The St. Paul Police Department is now the lead agency in the investigation of the deaths of Matthew Pettus, 26, and half-sister Jasmine C. Sturm, 30, both of St. Paul; Sturm's boyfriend, 35-year-old Loyace Foreman III, also of St. Paul; and 30-year-old Nitosha Flug-Presley of Stillwater, a close friend of Sturm's.

The four were found by a farmer inside an abandoned black Mercedes SUV in a cornfield on Sept. 12 just outside of the Town of Sheridan in Dunn County, roughly 60 miles east of St. Paul.

As more about the deaths surfaces, a significant question in connection with the city's largest mass killing in nearly a quarter-century remains a mystery: Why?

"We still [have] got an active investigation, and I'm not certain that an exact motive has been determined yet," said St.
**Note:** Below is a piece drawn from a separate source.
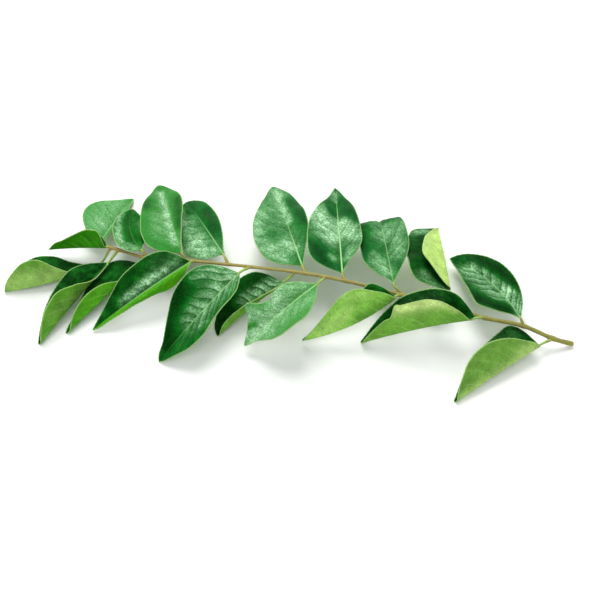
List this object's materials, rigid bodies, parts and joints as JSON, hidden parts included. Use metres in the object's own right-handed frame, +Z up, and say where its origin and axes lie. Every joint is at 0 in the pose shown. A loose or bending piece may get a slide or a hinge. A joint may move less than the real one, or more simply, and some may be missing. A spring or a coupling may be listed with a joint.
{
  "type": "curry leaf sprig",
  "caption": "Fresh cut curry leaf sprig lying down: leaflets on short stalks along both sides of a slender arched rachis, some folded shut along the midrib.",
  "frame": {"origin": "centre of the sprig's box, on the surface that it lies on", "axes": "+X along the rachis towards its cut end, +Y towards the row of leaflets away from the viewer, +Z up"},
  "size_m": [0.1664, 0.0738, 0.0176],
  "materials": {
    "rachis": "green, slightly hairy young stem; matte, tan at the cut",
    "leaf": "fresh leaf: dark green with a soft waxy sheen above, pale yellow-green and matte below"
  },
  "bodies": {
    "root": {"rachis": "rachis", "leaflet_far_1": "leaf", "leaflet_far_2": "leaf", "leaflet_far_3": "leaf", "leaflet_far_4": "leaf", "leaflet_far_5": "leaf", "leaflet_far_6": "leaf", "leaflet_far_7": "leaf", "leaflet_far_8": "leaf", "leaflet_far_9": "leaf", "leaflet_near_1": "leaf", "leaflet_near_2": "leaf", "leaflet_near_3": "leaf", "leaflet_near_4": "leaf", "leaflet_near_5": "leaf", "leaflet_near_6": "leaf", "leaflet_near_7": "leaf", "leaflet_near_8": "leaf", "leaflet_near_9": "leaf", "leaflet_near_10": "leaf", "leaflet_terminal": "leaf"}
  },
  "joints": []
}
Paul police spokesman Steve Linders.

St. Paul police on Wednesday arrested 56-year-old Darren McWright of St. Paul, who also goes by the last name Osborne, in connection with the deaths. He's being held in the Ramsey County jail on several outstanding warrants, including at least one out of Dunn County.

On Friday, McWright's son, Antoine D. Suggs, 38, of Scotts-dale, Ariz., turned himself in to Gilbert, Ariz., police after investigators announced he was wanted for questioning. He remains jailed in Arizona, awaiting extradition.

"After gathering evidence and information about what happened before and after the bodies were discovered, investigators concluded the killings occurred in Minnesota," specifically St. Paul, the city's Police Department announced.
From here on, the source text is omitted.